■ WHAT TO PRODUCE: Copy all the material below, exactly as it stands.

[start GIVEN DATA]

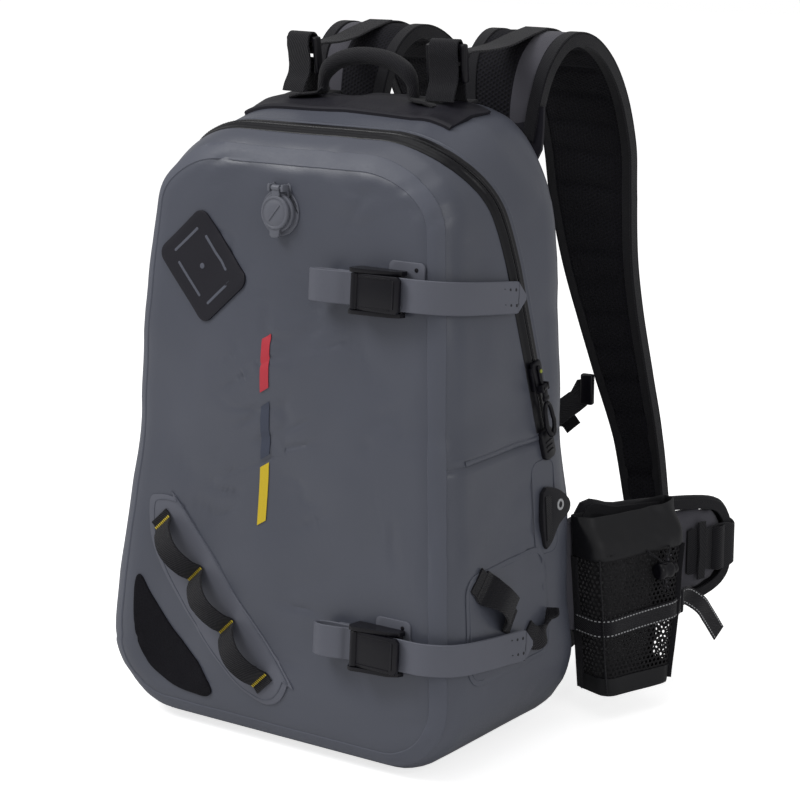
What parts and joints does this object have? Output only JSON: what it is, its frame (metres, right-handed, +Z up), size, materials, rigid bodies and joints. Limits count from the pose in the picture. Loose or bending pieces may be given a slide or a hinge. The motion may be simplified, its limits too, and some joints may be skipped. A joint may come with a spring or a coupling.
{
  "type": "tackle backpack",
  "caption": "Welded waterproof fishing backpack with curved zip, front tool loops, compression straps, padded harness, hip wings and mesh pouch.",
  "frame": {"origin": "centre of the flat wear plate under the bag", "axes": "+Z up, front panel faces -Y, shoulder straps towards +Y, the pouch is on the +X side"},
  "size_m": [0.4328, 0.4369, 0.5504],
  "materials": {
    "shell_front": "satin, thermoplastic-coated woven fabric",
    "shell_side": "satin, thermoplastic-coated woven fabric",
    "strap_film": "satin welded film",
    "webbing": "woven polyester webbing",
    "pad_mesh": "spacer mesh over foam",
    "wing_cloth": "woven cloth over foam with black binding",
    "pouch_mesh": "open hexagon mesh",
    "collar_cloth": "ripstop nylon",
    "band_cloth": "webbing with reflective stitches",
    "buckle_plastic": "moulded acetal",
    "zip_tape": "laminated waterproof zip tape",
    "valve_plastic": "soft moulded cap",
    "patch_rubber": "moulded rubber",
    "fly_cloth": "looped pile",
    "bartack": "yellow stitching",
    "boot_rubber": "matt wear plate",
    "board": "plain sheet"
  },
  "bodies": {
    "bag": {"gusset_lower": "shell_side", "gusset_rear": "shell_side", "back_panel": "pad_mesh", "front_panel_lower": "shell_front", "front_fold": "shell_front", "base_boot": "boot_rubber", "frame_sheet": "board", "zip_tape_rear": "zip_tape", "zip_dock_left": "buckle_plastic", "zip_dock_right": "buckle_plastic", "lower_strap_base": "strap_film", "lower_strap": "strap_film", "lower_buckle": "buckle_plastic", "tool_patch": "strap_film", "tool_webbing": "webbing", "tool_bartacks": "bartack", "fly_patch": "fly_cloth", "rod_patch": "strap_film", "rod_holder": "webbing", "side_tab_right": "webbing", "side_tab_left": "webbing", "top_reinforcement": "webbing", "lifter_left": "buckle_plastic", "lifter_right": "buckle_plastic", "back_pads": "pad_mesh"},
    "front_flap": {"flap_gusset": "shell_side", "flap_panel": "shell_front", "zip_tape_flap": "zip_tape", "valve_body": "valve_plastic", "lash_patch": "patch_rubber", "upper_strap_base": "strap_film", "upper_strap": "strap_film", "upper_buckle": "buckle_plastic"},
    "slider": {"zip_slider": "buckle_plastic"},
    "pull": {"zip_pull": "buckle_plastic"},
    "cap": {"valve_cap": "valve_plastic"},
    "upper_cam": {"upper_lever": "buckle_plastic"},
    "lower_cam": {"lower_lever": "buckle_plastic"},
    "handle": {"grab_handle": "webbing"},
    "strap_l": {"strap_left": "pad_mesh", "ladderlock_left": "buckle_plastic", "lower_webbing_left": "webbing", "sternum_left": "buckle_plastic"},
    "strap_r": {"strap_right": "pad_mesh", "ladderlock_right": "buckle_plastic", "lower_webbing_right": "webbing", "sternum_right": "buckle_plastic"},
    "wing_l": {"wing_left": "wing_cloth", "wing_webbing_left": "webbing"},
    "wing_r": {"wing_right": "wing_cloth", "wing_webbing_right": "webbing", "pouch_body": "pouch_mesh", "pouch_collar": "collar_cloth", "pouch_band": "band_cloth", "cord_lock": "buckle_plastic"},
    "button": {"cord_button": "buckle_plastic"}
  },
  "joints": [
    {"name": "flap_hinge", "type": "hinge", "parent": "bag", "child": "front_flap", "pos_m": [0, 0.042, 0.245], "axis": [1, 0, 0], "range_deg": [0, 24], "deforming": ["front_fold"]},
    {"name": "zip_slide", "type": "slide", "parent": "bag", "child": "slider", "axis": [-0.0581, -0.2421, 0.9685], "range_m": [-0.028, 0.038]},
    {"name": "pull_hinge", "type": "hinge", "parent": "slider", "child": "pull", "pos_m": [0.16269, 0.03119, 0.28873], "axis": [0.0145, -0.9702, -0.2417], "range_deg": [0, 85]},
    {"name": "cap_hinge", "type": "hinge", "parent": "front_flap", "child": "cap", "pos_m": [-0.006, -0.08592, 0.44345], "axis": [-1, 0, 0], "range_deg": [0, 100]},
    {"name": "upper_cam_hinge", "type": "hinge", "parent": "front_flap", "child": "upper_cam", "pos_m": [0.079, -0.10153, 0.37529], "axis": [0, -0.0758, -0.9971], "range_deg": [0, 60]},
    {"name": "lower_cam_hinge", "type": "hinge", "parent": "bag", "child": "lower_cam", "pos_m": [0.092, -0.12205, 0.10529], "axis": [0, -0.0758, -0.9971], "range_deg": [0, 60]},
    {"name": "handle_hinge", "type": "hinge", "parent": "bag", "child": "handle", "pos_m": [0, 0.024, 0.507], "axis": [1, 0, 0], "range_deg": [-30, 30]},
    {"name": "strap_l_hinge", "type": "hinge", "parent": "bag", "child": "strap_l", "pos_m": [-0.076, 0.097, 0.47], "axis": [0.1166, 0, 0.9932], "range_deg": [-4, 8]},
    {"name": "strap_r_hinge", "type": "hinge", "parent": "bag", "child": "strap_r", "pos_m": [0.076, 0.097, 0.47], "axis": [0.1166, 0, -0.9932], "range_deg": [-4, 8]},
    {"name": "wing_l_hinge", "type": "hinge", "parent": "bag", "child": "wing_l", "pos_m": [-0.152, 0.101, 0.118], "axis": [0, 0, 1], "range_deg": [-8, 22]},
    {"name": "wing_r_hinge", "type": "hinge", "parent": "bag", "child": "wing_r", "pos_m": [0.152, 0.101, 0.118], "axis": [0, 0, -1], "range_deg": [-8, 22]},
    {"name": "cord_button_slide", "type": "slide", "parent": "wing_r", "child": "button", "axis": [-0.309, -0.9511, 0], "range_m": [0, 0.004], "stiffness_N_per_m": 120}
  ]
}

[end GIVEN DATA]

■ RESULT OF THE EXERCISE:
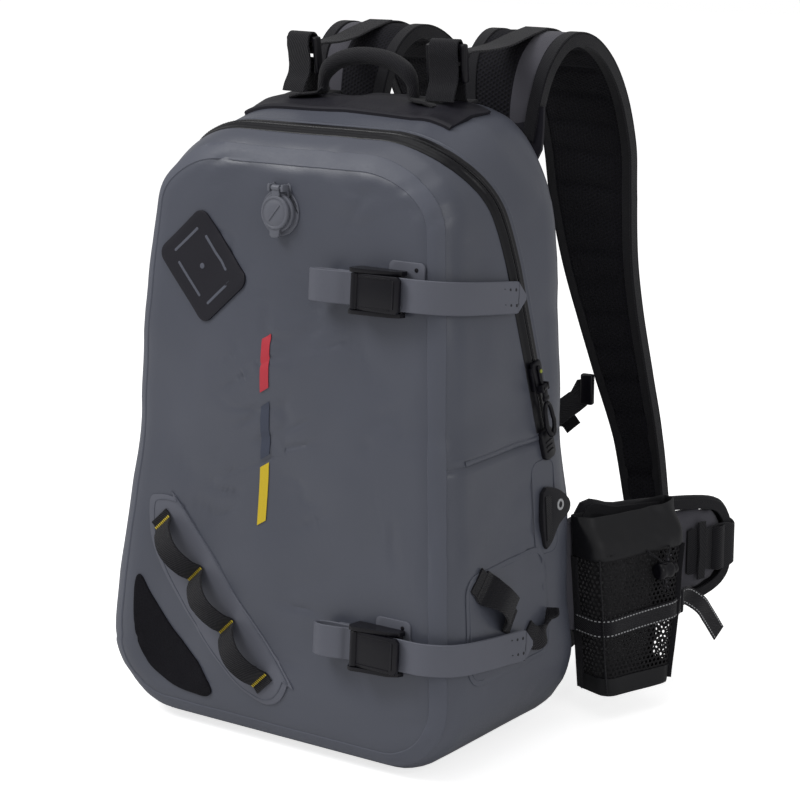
What parts and joints does this object have? Output only JSON: what it is, its frame (metres, right-handed, +Z up), size, materials, rigid bodies and joints. Limits count from the pose in the picture. Loose or bending pieces may be given a slide or a hinge. The motion may be simplified, its limits too, and some joints may be skipped. A joint may come with a spring or a coupling.
{
  "type": "tackle backpack",
  "caption": "Welded waterproof fishing backpack with curved zip, front tool loops, compression straps, padded harness, hip wings and mesh pouch.",
  "frame": {"origin": "centre of the flat wear plate under the bag", "axes": "+Z up, front panel faces -Y, shoulder straps towards +Y, the pouch is on the +X side"},
  "size_m": [0.4328, 0.4369, 0.5504],
  "materials": {
    "shell_front": "satin, thermoplastic-coated woven fabric",
    "shell_side": "satin, thermoplastic-coated woven fabric",
    "strap_film": "satin welded film",
    "webbing": "woven polyester webbing",
    "pad_mesh": "spacer mesh over foam",
    "wing_cloth": "woven cloth over foam with black binding",
    "pouch_mesh": "open hexagon mesh",
    "collar_cloth": "ripstop nylon",
    "band_cloth": "webbing with reflective stitches",
    "buckle_plastic": "moulded acetal",
    "zip_tape": "laminated waterproof zip tape",
    "valve_plastic": "soft moulded cap",
    "patch_rubber": "moulded rubber",
    "fly_cloth": "looped pile",
    "bartack": "yellow stitching",
    "boot_rubber": "matt wear plate",
    "board": "plain sheet"
  },
  "bodies": {
    "bag": {"gusset_lower": "shell_side", "gusset_rear": "shell_side", "back_panel": "pad_mesh", "front_panel_lower": "shell_front", "front_fold": "shell_front", "base_boot": "boot_rubber", "frame_sheet": "board", "zip_tape_rear": "zip_tape", "zip_dock_left": "buckle_plastic", "zip_dock_right": "buckle_plastic", "lower_strap_base": "strap_film", "lower_strap": "strap_film", "lower_buckle": "buckle_plastic", "tool_patch": "strap_film", "tool_webbing": "webbing", "tool_bartacks": "bartack", "fly_patch": "fly_cloth", "rod_patch": "strap_film", "rod_holder": "webbing", "side_tab_right": "webbing", "side_tab_left": "webbing", "top_reinforcement": "webbing", "lifter_left": "buckle_plastic", "lifter_right": "buckle_plastic", "back_pads": "pad_mesh"},
    "front_flap": {"flap_gusset": "shell_side", "flap_panel": "shell_front", "zip_tape_flap": "zip_tape", "valve_body": "valve_plastic", "lash_patch": "patch_rubber", "upper_strap_base": "strap_film", "upper_strap": "strap_film", "upper_buckle": "buckle_plastic"},
    "slider": {"zip_slider": "buckle_plastic"},
    "pull": {"zip_pull": "buckle_plastic"},
    "cap": {"valve_cap": "valve_plastic"},
    "upper_cam": {"upper_lever": "buckle_plastic"},
    "lower_cam": {"lower_lever": "buckle_plastic"},
    "handle": {"grab_handle": "webbing"},
    "strap_l": {"strap_left": "pad_mesh", "ladderlock_left": "buckle_plastic", "lower_webbing_left": "webbing", "sternum_left": "buckle_plastic"},
    "strap_r": {"strap_right": "pad_mesh", "ladderlock_right": "buckle_plastic", "lower_webbing_right": "webbing", "sternum_right": "buckle_plastic"},
    "wing_l": {"wing_left": "wing_cloth", "wing_webbing_left": "webbing"},
    "wing_r": {"wing_right": "wing_cloth", "wing_webbing_right": "webbing", "pouch_body": "pouch_mesh", "pouch_collar": "collar_cloth", "pouch_band": "band_cloth", "cord_lock": "buckle_plastic"},
    "button": {"cord_button": "buckle_plastic"}
  },
  "joints": [
    {"name": "flap_hinge", "type": "hinge", "parent": "bag", "child": "front_flap", "pos_m": [0, 0.042, 0.245], "axis": [1, 0, 0], "range_deg": [0, 24], "deforming": ["front_fold"]},
    {"name": "zip_slide", "type": "slide", "parent": "bag", "child": "slider", "axis": [-0.0581, -0.2421, 0.9685], "range_m": [-0.028, 0.038]},
    {"name": "pull_hinge", "type": "hinge", "parent": "slider", "child": "pull", "pos_m": [0.16269, 0.03119, 0.28873], "axis": [0.0145, -0.9702, -0.2417], "range_deg": [0, 85]},
    {"name": "cap_hinge", "type": "hinge", "parent": "front_flap", "child": "cap", "pos_m": [-0.006, -0.08592, 0.44345], "axis": [-1, 0, 0], "range_deg": [0, 100]},
    {"name": "upper_cam_hinge", "type": "hinge", "parent": "front_flap", "child": "upper_cam", "pos_m": [0.079, -0.10153, 0.37529], "axis": [0, -0.0758, -0.9971], "range_deg": [0, 60]},
    {"name": "lower_cam_hinge", "type": "hinge", "parent": "bag", "child": "lower_cam", "pos_m": [0.092, -0.12205, 0.10529], "axis": [0, -0.0758, -0.9971], "range_deg": [0, 60]},
    {"name": "handle_hinge", "type": "hinge", "parent": "bag", "child": "handle", "pos_m": [0, 0.024, 0.507], "axis": [1, 0, 0], "range_deg": [-30, 30]},
    {"name": "strap_l_hinge", "type": "hinge", "parent": "bag", "child": "strap_l", "pos_m": [-0.076, 0.097, 0.47], "axis": [0.1166, 0, 0.9932], "range_deg": [-4, 8]},
    {"name": "strap_r_hinge", "type": "hinge", "parent": "bag", "child": "strap_r", "pos_m": [0.076, 0.097, 0.47], "axis": [0.1166, 0, -0.9932], "range_deg": [-4, 8]},
    {"name": "wing_l_hinge", "type": "hinge", "parent": "bag", "child": "wing_l", "pos_m": [-0.152, 0.101, 0.118], "axis": [0, 0, 1], "range_deg": [-8, 22]},
    {"name": "wing_r_hinge", "type": "hinge", "parent": "bag", "child": "wing_r", "pos_m": [0.152, 0.101, 0.118], "axis": [0, 0, -1], "range_deg": [-8, 22]},
    {"name": "cord_button_slide", "type": "slide", "parent": "wing_r", "child": "button", "axis": [-0.309, -0.9511, 0], "range_m": [0, 0.004], "stiffness_N_per_m": 120}
  ]
}